EXERCISE: Hunt for the word "code" across the entries below, copying each line that holds it.
-- START SOURCE DATA --
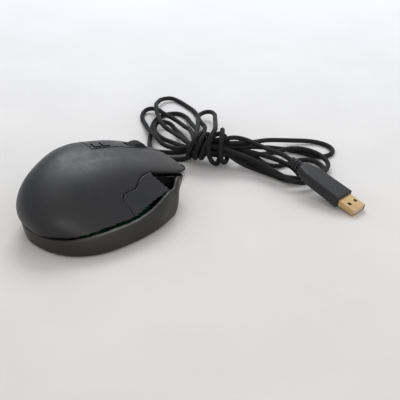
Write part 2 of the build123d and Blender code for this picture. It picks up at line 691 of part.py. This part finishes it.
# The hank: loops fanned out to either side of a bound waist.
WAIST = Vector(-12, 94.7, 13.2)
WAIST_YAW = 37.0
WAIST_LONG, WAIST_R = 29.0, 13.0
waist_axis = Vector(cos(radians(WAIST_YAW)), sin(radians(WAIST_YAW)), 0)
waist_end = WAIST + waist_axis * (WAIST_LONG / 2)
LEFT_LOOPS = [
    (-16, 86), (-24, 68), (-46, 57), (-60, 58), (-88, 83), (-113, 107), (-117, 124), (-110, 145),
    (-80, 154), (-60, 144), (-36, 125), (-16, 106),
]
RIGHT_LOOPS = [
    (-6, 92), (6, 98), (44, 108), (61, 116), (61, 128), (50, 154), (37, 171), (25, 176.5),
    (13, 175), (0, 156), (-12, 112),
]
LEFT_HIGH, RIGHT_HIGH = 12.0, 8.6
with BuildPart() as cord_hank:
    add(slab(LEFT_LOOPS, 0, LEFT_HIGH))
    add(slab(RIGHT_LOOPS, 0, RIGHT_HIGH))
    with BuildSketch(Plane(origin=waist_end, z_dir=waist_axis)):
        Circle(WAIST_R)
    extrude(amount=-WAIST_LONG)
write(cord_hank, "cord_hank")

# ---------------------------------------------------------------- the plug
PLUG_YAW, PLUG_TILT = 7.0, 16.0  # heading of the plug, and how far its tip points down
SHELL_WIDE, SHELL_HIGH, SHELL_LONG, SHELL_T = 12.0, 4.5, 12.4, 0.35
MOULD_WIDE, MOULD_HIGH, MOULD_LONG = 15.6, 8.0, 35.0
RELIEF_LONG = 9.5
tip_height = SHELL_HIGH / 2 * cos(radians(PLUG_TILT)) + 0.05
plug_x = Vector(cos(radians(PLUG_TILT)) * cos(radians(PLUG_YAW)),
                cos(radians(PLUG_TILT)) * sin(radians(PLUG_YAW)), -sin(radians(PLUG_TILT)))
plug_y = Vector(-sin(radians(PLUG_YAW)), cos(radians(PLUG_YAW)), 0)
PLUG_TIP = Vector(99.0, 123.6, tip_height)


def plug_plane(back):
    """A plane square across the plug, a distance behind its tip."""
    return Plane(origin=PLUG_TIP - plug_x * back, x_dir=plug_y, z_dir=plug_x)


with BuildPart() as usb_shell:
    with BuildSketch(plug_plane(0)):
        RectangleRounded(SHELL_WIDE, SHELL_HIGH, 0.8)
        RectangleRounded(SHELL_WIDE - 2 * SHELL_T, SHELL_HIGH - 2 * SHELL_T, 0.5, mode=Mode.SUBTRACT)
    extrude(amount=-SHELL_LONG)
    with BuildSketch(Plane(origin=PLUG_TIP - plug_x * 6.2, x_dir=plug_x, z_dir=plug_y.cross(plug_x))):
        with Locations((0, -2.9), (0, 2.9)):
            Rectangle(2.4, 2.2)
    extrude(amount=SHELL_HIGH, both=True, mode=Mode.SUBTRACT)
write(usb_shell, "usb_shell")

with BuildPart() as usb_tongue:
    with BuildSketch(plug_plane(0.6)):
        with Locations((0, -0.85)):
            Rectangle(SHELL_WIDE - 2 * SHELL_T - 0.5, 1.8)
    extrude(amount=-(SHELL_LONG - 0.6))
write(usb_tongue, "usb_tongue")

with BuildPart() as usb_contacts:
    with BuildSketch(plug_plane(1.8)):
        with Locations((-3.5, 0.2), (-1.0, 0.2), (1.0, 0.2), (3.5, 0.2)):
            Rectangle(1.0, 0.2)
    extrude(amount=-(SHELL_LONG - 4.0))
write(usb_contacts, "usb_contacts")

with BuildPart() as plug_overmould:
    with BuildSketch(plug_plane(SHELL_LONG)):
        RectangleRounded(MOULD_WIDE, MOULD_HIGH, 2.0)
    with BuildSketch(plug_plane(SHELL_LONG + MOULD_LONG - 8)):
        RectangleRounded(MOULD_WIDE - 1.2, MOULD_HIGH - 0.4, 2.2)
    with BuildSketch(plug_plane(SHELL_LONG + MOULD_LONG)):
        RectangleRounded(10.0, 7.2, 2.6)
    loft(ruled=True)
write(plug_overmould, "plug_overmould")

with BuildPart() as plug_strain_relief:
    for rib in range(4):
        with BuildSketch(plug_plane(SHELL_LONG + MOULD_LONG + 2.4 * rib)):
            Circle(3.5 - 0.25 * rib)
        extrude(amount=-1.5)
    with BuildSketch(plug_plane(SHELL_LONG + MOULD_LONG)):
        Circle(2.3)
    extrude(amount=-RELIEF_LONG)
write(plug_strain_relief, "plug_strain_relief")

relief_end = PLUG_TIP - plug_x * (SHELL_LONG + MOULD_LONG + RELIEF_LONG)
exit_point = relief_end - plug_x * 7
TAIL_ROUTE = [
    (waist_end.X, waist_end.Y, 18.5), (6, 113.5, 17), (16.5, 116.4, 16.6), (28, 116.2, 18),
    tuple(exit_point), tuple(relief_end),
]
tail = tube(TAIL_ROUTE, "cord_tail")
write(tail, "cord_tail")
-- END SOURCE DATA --
-- START SOURCE DATA --
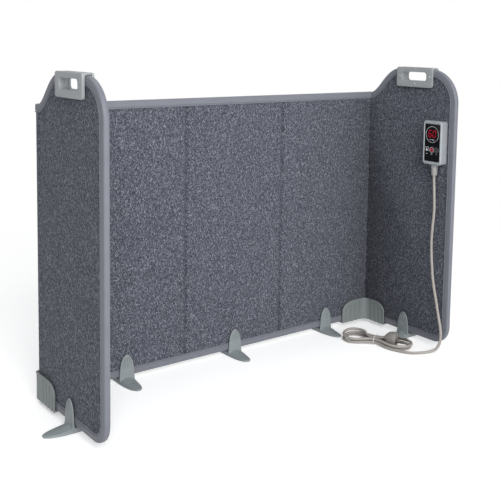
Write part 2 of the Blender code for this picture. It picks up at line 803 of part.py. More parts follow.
-- END SOURCE DATA --
OUTPUT FOR THIS TASK:
Write part 2 of the build123d and Blender code for this picture. It picks up at line 691 of part.py. This part finishes it.
Write part 2 of the Blender code for this picture. It picks up at line 803 of part.py. More parts follow.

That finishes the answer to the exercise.